Review the following class as submitted. Find the problems before reading the verdict — there are at least five, ranging from blocking to note-level.

systemverilog
class bus_txn extends uvm_sequence_item;
  rand bit [31:0] addr;
  rand bit [7:0]  len;
  rand bit        write;
  rand bit        slverr;          // response status
  bit [31:0]      data[];

  constraint c_addr {
    addr[1:0] == 2'b00;            // keep it aligned
    addr < 32'h0001_0000;          // stay in the test RAM
    len  <= 8;                     // big bursts are slow
    !slverr;
  }

  `uvm_object_utils(bus_txn)
  function new(string name = "bus_txn");
    super.new(name);
  endfunction

  function void do_copy(uvm_object rhs);
    bus_txn t;
    $cast(t, rhs);
    addr  = t.addr;
    len   = t.len;
    write = t.write;
  endfunction

  function bit do_compare(uvm_object rhs, uvm_comparer comparer);
    bus_txn t;
    $cast(t, rhs);
    return (addr == t.addr) && (write == t.write);
  endfunction
endclass

Review findings

  1. BLOCK — c_addr mixes legality and typicality in one anonymous block: alignment and the 64KB limit may be legal-traffic-only assumptions; len <= 8 is pure typicality. No test can relax 'big bursts are slow' without losing alignment legality. Split into c_legal (hard protocol rules only) and c_typical (named, disable-able).
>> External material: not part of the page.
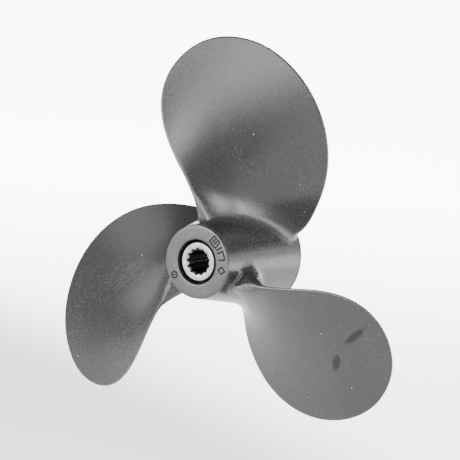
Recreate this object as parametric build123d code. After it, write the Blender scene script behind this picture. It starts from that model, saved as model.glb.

  2. BLOCK — slverr is rand and force-constrained to 0 on the request object: response status does not belong to the requester, and !slverr in a hard constraint means error-response paths are unreachable from any derived class.

  3. BLOCK — do_copy drops data, slverr, and skips super.do_copy(rhs); copied transactions silently lose payload — scoreboards comparing copies will pass on corrupted data.

  4. BLOCK — do_compare ignores len and data entirely: a DUT that corrupts every data beat passes comparison. Compare must cover every field that defines behavior (with a comparer policy for intentionally excluded ones).

  5. NOTE — data[] is not rand and has no size constraint tied to len; generation likely happens in a hand-written loop somewhere — fragile, should be rand with constraint data.size() == len.

  6. NOTE — addr < 32'h0001_0000 hard-codes a memory map fact; belongs in a config-derived constraint or test layer, or it silently breaks when the map grows.

Corrected version

systemverilog
class bus_txn extends uvm_sequence_item;
  rand bit [31:0] addr;
  rand bit [7:0]  len;
  rand bit        write;
  rand bit [31:0] data[];
  bit             slverr;          // response: not rand, set by responder

  // Legality only — what the protocol forbids. Never disabled.
  constraint c_legal {
    addr[1:0] == 2'b00;            // bus requires word alignment (spec 3.2)
    len inside {[1:64]};           // spec max burst
    data.size() == len;
  }

  // Typicality — named, tests may constraint_mode(0) this.
  constraint c_typical {
    soft len <= 8;
    soft addr < 32'h0001_0000;
  }

  `uvm_object_utils(bus_txn)
  function new(string name = "bus_txn");
    super.new(name);
  endfunction

  function void do_copy(uvm_object rhs);
    bus_txn t;
    super.do_copy(rhs);
    $cast(t, rhs);
    addr   = t.addr;  len  = t.len;  write = t.write;
    data   = t.data;  slverr = t.slverr;
  endfunction

  function bit do_compare(uvm_object rhs, uvm_comparer comparer);
    bus_txn t;
    $cast(t, rhs);
    return (addr == t.addr) && (write == t.write) &&
           (len  == t.len)  && (data  == t.data)  &&
           (slverr == t.slverr);
  endfunction
endclass

Key takeaways

  • Review constraints by asking what legal stimulus becomes unreachable — that is the silent damage.

  • Hard constraints encode legality only; typicality is soft or in named disable-able blocks.

  • copy/compare completeness is a checking-integrity issue, not style — a missed field hides mismatches forever.

  • Response fields are not rand on request objects; constraining them to 'no error' deletes error testing.

Common pitfalls

  • Approving a constraint block because it 'randomizes fine' — reachability, not solvability, is the question.

  • Letting 'keep it aligned'-style comments substitute for citing the spec rule being encoded.

  • Missing the skipped super.do_copy() — base-class fields silently stop copying.

  • Treating compare gaps as a nit — they are the highest-severity finding in a transaction review.